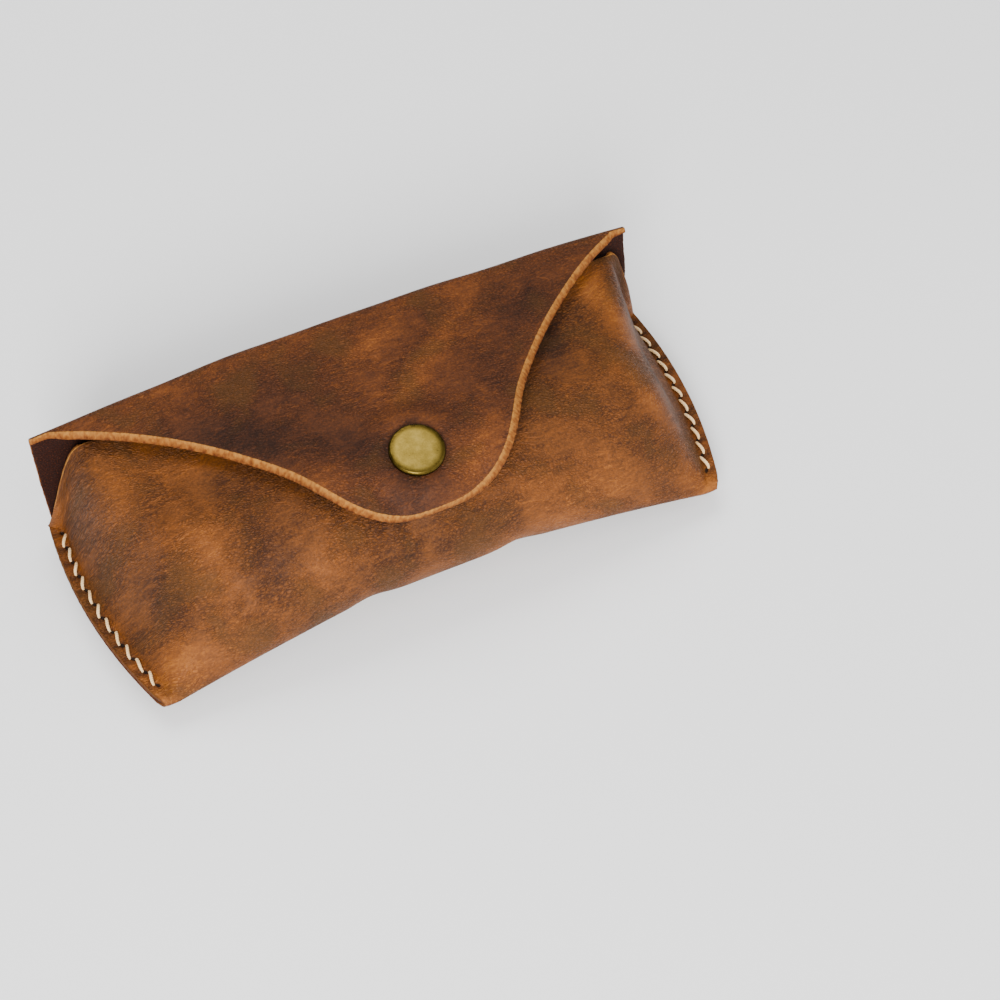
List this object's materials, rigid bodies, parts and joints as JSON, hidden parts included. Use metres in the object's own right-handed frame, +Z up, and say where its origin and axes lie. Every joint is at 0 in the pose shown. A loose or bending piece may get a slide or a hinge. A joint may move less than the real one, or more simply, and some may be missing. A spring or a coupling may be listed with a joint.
{
  "type": "eyeglasses case",
  "caption": "Folded leather eyeglasses case with hand-stitched side seams, a wavy snap flap and a riveted belt loop on the back.",
  "frame": {"origin": "bottom centre of the whole case as it lies on its back, on the outer face of the belt loop", "axes": "+X along the length, +Z up through the thickness, +Y towards the hinge ridge, -Y towards the folded bottom edge"},
  "size_m": [0.1808, 0.072, 0.0492],
  "materials": {
    "case_leather": "waxed brown pull-up leather, smooth grain outside, bare flesh side inside, raw tan cut edge",
    "strap_leather": "the same brown pull-up leather",
    "thread": "waxed cream linen thread",
    "snap_brass": "antiqued brass, satin, brighter on the rim",
    "rivet_brass": "antiqued brass, satin",
    "spring_steel": "bare spring steel"
  },
  "bodies": {
    "pouch": {"pouch": "case_leather", "thread_left": "thread", "thread_right": "thread", "snap_stud": "snap_brass", "snap_eyelet": "snap_brass", "belt_loop": "strap_leather", "rivet_cap_1": "rivet_brass", "rivet_cap_2": "rivet_brass", "rivet_cap_3": "rivet_brass", "rivet_cap_4": "rivet_brass", "rivet_post_1": "rivet_brass", "rivet_post_2": "rivet_brass", "rivet_post_3": "rivet_brass", "rivet_post_4": "rivet_brass"},
    "spine": {"spine": "case_leather"},
    "flap": {"flap": "case_leather", "snap_cap": "snap_brass", "snap_socket": "snap_brass", "snap_spring": "spring_steel"}
  },
  "joints": [
    {"name": "spine_fold", "type": "hinge", "parent": "pouch", "child": "spine", "pos_m": [0, 0.03362, 0.00718], "axis": [-1, 0, 0], "range_deg": [0, 90]},
    {"name": "flap_fold", "type": "hinge", "parent": "spine", "child": "flap", "pos_m": [0, 0.03512, 0.04542], "axis": [-1, 0, 0], "range_deg": [0, 90]}
  ]
}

(Stated task): Extract each line from the listing above, please, and repeat it exactly.

(Answer):
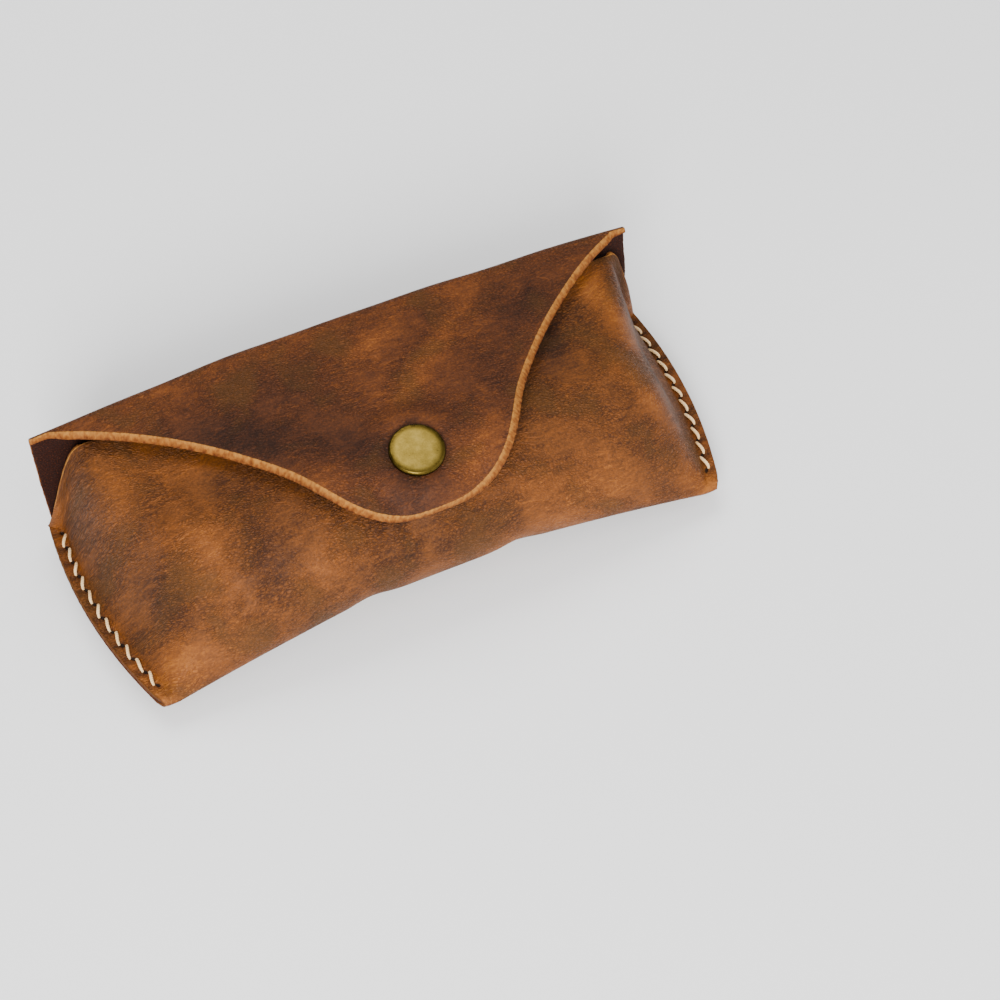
List this object's materials, rigid bodies, parts and joints as JSON, hidden parts included. Use metres in the object's own right-handed frame, +Z up, and say where its origin and axes lie. Every joint is at 0 in the pose shown. A loose or bending piece may get a slide or a hinge. A joint may move less than the real one, or more simply, and some may be missing. A spring or a coupling may be listed with a joint.
{
  "type": "eyeglasses case",
  "caption": "Folded leather eyeglasses case with hand-stitched side seams, a wavy snap flap and a riveted belt loop on the back.",
  "frame": {"origin": "bottom centre of the whole case as it lies on its back, on the outer face of the belt loop", "axes": "+X along the length, +Z up through the thickness, +Y towards the hinge ridge, -Y towards the folded bottom edge"},
  "size_m": [0.1808, 0.072, 0.0492],
  "materials": {
    "case_leather": "waxed brown pull-up leather, smooth grain outside, bare flesh side inside, raw tan cut edge",
    "strap_leather": "the same brown pull-up leather",
    "thread": "waxed cream linen thread",
    "snap_brass": "antiqued brass, satin, brighter on the rim",
    "rivet_brass": "antiqued brass, satin",
    "spring_steel": "bare spring steel"
  },
  "bodies": {
    "pouch": {"pouch": "case_leather", "thread_left": "thread", "thread_right": "thread", "snap_stud": "snap_brass", "snap_eyelet": "snap_brass", "belt_loop": "strap_leather", "rivet_cap_1": "rivet_brass", "rivet_cap_2": "rivet_brass", "rivet_cap_3": "rivet_brass", "rivet_cap_4": "rivet_brass", "rivet_post_1": "rivet_brass", "rivet_post_2": "rivet_brass", "rivet_post_3": "rivet_brass", "rivet_post_4": "rivet_brass"},
    "spine": {"spine": "case_leather"},
    "flap": {"flap": "case_leather", "snap_cap": "snap_brass", "snap_socket": "snap_brass", "snap_spring": "spring_steel"}
  },
  "joints": [
    {"name": "spine_fold", "type": "hinge", "parent": "pouch", "child": "spine", "pos_m": [0, 0.03362, 0.00718], "axis": [-1, 0, 0], "range_deg": [0, 90]},
    {"name": "flap_fold", "type": "hinge", "parent": "spine", "child": "flap", "pos_m": [0, 0.03512, 0.04542], "axis": [-1, 0, 0], "range_deg": [0, 90]}
  ]
}